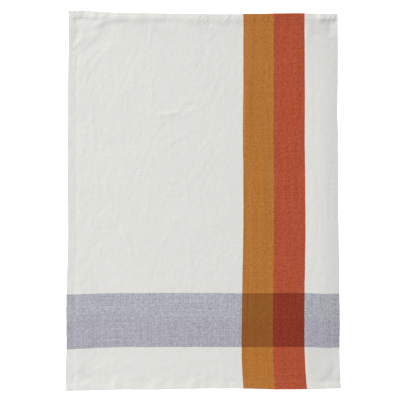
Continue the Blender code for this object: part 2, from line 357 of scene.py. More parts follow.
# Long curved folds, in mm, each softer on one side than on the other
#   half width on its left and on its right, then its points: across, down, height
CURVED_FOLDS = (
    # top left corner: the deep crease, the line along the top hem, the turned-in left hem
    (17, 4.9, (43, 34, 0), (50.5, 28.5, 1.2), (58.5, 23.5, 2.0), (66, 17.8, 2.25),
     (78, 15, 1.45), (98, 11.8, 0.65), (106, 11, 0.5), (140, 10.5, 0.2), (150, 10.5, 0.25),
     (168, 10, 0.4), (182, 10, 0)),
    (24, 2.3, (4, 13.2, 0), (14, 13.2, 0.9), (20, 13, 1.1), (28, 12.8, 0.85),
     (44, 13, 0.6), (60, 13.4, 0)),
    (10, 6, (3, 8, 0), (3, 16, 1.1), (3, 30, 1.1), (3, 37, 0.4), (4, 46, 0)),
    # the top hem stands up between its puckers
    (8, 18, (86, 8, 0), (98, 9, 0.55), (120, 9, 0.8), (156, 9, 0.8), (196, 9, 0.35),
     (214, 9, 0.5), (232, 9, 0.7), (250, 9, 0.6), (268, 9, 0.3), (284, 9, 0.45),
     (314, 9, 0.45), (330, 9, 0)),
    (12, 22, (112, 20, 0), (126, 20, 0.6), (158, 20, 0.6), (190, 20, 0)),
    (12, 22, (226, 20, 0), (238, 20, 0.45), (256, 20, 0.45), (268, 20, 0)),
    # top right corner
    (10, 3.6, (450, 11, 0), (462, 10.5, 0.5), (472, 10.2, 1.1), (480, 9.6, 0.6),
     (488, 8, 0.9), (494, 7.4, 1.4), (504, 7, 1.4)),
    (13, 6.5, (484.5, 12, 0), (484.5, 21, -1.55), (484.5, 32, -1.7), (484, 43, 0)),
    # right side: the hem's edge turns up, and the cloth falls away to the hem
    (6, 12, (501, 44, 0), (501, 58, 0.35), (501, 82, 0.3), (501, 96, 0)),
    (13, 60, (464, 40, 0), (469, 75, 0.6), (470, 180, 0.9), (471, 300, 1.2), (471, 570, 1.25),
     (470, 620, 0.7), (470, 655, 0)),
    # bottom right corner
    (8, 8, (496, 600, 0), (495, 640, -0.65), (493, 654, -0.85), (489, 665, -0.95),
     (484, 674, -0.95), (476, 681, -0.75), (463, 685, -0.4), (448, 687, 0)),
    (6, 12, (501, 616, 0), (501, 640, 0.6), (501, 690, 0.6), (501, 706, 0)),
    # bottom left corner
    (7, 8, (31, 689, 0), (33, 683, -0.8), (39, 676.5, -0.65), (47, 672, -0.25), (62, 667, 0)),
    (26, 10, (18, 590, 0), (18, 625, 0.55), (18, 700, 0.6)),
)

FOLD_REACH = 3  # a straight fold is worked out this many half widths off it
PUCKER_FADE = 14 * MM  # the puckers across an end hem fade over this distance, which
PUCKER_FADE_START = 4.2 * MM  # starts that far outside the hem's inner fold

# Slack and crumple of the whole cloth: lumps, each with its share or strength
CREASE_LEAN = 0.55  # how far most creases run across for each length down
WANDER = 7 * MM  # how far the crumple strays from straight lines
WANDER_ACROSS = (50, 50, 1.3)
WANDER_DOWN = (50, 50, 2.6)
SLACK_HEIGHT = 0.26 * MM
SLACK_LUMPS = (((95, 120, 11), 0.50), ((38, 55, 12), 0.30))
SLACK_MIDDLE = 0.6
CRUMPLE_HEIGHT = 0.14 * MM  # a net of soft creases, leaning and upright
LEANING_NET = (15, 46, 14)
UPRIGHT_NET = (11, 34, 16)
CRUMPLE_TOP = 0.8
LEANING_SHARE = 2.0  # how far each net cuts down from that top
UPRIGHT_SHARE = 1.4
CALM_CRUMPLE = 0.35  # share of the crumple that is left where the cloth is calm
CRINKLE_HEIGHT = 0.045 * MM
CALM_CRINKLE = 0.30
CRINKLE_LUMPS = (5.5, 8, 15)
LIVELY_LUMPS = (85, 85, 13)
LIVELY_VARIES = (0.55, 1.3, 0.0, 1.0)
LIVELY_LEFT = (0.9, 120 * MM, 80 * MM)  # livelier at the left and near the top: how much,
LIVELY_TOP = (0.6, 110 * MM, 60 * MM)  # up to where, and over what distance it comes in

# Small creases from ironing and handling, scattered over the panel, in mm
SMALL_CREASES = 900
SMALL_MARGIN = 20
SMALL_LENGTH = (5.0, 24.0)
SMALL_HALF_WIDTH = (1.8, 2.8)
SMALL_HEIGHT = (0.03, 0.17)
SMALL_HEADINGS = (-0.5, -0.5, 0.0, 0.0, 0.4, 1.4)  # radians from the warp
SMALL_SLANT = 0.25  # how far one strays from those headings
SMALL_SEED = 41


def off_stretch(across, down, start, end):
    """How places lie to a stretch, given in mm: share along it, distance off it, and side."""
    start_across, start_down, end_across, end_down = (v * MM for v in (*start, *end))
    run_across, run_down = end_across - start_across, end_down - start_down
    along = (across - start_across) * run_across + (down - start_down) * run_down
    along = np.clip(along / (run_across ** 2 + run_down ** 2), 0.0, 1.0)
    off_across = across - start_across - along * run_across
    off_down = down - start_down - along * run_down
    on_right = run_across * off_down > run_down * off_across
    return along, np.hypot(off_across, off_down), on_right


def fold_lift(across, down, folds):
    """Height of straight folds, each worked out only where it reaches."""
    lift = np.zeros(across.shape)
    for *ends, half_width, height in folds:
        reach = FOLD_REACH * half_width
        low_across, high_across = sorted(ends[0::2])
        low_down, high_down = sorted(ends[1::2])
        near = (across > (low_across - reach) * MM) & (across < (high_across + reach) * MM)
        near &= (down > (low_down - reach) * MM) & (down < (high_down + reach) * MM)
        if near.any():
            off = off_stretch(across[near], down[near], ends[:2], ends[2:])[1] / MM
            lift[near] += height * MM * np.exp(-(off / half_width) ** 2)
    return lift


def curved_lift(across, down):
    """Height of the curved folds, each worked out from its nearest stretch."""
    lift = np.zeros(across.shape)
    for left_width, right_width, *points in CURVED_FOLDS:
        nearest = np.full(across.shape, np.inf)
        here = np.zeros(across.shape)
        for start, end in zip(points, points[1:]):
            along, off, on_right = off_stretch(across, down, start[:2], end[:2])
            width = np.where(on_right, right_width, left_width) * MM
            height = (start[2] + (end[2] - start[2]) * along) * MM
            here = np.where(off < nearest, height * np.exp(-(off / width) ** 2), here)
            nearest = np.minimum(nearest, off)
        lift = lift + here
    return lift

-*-

**SET PROBLEM**:
From the listing above, reproduce all the lines exactly.

**ANSWER TO THIS TASK**:
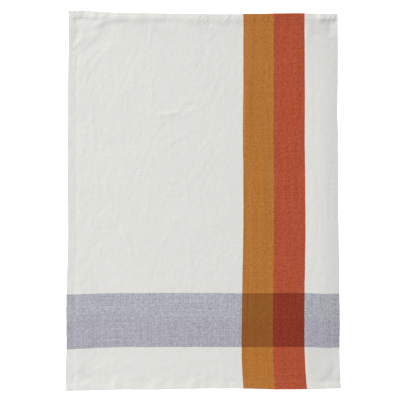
Continue the Blender code for this object: part 2, from line 357 of scene.py. More parts follow.
# Long curved folds, in mm, each softer on one side than on the other
#   half width on its left and on its right, then its points: across, down, height
CURVED_FOLDS = (
    # top left corner: the deep crease, the line along the top hem, the turned-in left hem
    (17, 4.9, (43, 34, 0), (50.5, 28.5, 1.2), (58.5, 23.5, 2.0), (66, 17.8, 2.25),
     (78, 15, 1.45), (98, 11.8, 0.65), (106, 11, 0.5), (140, 10.5, 0.2), (150, 10.5, 0.25),
     (168, 10, 0.4), (182, 10, 0)),
    (24, 2.3, (4, 13.2, 0), (14, 13.2, 0.9), (20, 13, 1.1), (28, 12.8, 0.85),
     (44, 13, 0.6), (60, 13.4, 0)),
    (10, 6, (3, 8, 0), (3, 16, 1.1), (3, 30, 1.1), (3, 37, 0.4), (4, 46, 0)),
    # the top hem stands up between its puckers
    (8, 18, (86, 8, 0), (98, 9, 0.55), (120, 9, 0.8), (156, 9, 0.8), (196, 9, 0.35),
     (214, 9, 0.5), (232, 9, 0.7), (250, 9, 0.6), (268, 9, 0.3), (284, 9, 0.45),
     (314, 9, 0.45), (330, 9, 0)),
    (12, 22, (112, 20, 0), (126, 20, 0.6), (158, 20, 0.6), (190, 20, 0)),
    (12, 22, (226, 20, 0), (238, 20, 0.45), (256, 20, 0.45), (268, 20, 0)),
    # top right corner
    (10, 3.6, (450, 11, 0), (462, 10.5, 0.5), (472, 10.2, 1.1), (480, 9.6, 0.6),
     (488, 8, 0.9), (494, 7.4, 1.4), (504, 7, 1.4)),
    (13, 6.5, (484.5, 12, 0), (484.5, 21, -1.55), (484.5, 32, -1.7), (484, 43, 0)),
    # right side: the hem's edge turns up, and the cloth falls away to the hem
    (6, 12, (501, 44, 0), (501, 58, 0.35), (501, 82, 0.3), (501, 96, 0)),
    (13, 60, (464, 40, 0), (469, 75, 0.6), (470, 180, 0.9), (471, 300, 1.2), (471, 570, 1.25),
     (470, 620, 0.7), (470, 655, 0)),
    # bottom right corner
    (8, 8, (496, 600, 0), (495, 640, -0.65), (493, 654, -0.85), (489, 665, -0.95),
     (484, 674, -0.95), (476, 681, -0.75), (463, 685, -0.4), (448, 687, 0)),
    (6, 12, (501, 616, 0), (501, 640, 0.6), (501, 690, 0.6), (501, 706, 0)),
    # bottom left corner
    (7, 8, (31, 689, 0), (33, 683, -0.8), (39, 676.5, -0.65), (47, 672, -0.25), (62, 667, 0)),
    (26, 10, (18, 590, 0), (18, 625, 0.55), (18, 700, 0.6)),
)

FOLD_REACH = 3  # a straight fold is worked out this many half widths off it
PUCKER_FADE = 14 * MM  # the puckers across an end hem fade over this distance, which
PUCKER_FADE_START = 4.2 * MM  # starts that far outside the hem's inner fold

# Slack and crumple of the whole cloth: lumps, each with its share or strength
CREASE_LEAN = 0.55  # how far most creases run across for each length down
WANDER = 7 * MM  # how far the crumple strays from straight lines
WANDER_ACROSS = (50, 50, 1.3)
WANDER_DOWN = (50, 50, 2.6)
SLACK_HEIGHT = 0.26 * MM
SLACK_LUMPS = (((95, 120, 11), 0.50), ((38, 55, 12), 0.30))
SLACK_MIDDLE = 0.6
CRUMPLE_HEIGHT = 0.14 * MM  # a net of soft creases, leaning and upright
LEANING_NET = (15, 46, 14)
UPRIGHT_NET = (11, 34, 16)
CRUMPLE_TOP = 0.8
LEANING_SHARE = 2.0  # how far each net cuts down from that top
UPRIGHT_SHARE = 1.4
CALM_CRUMPLE = 0.35  # share of the crumple that is left where the cloth is calm
CRINKLE_HEIGHT = 0.045 * MM
CALM_CRINKLE = 0.30
CRINKLE_LUMPS = (5.5, 8, 15)
LIVELY_LUMPS = (85, 85, 13)
LIVELY_VARIES = (0.55, 1.3, 0.0, 1.0)
LIVELY_LEFT = (0.9, 120 * MM, 80 * MM)  # livelier at the left and near the top: how much,
LIVELY_TOP = (0.6, 110 * MM, 60 * MM)  # up to where, and over what distance it comes in

# Small creases from ironing and handling, scattered over the panel, in mm
SMALL_CREASES = 900
SMALL_MARGIN = 20
SMALL_LENGTH = (5.0, 24.0)
SMALL_HALF_WIDTH = (1.8, 2.8)
SMALL_HEIGHT = (0.03, 0.17)
SMALL_HEADINGS = (-0.5, -0.5, 0.0, 0.0, 0.4, 1.4)  # radians from the warp
SMALL_SLANT = 0.25  # how far one strays from those headings
SMALL_SEED = 41


def off_stretch(across, down, start, end):
    """How places lie to a stretch, given in mm: share along it, distance off it, and side."""
    start_across, start_down, end_across, end_down = (v * MM for v in (*start, *end))
    run_across, run_down = end_across - start_across, end_down - start_down
    along = (across - start_across) * run_across + (down - start_down) * run_down
    along = np.clip(along / (run_across ** 2 + run_down ** 2), 0.0, 1.0)
    off_across = across - start_across - along * run_across
    off_down = down - start_down - along * run_down
    on_right = run_across * off_down > run_down * off_across
    return along, np.hypot(off_across, off_down), on_right


def fold_lift(across, down, folds):
    """Height of straight folds, each worked out only where it reaches."""
    lift = np.zeros(across.shape)
    for *ends, half_width, height in folds:
        reach = FOLD_REACH * half_width
        low_across, high_across = sorted(ends[0::2])
        low_down, high_down = sorted(ends[1::2])
        near = (across > (low_across - reach) * MM) & (across < (high_across + reach) * MM)
        near &= (down > (low_down - reach) * MM) & (down < (high_down + reach) * MM)
        if near.any():
            off = off_stretch(across[near], down[near], ends[:2], ends[2:])[1] / MM
            lift[near] += height * MM * np.exp(-(off / half_width) ** 2)
    return lift


def curved_lift(across, down):
    """Height of the curved folds, each worked out from its nearest stretch."""
    lift = np.zeros(across.shape)
    for left_width, right_width, *points in CURVED_FOLDS:
        nearest = np.full(across.shape, np.inf)
        here = np.zeros(across.shape)
        for start, end in zip(points, points[1:]):
            along, off, on_right = off_stretch(across, down, start[:2], end[:2])
            width = np.where(on_right, right_width, left_width) * MM
            height = (start[2] + (end[2] - start[2]) * along) * MM
            here = np.where(off < nearest, height * np.exp(-(off / width) ** 2), here)
            nearest = np.minimum(nearest, off)
        lift = lift + here
    return lift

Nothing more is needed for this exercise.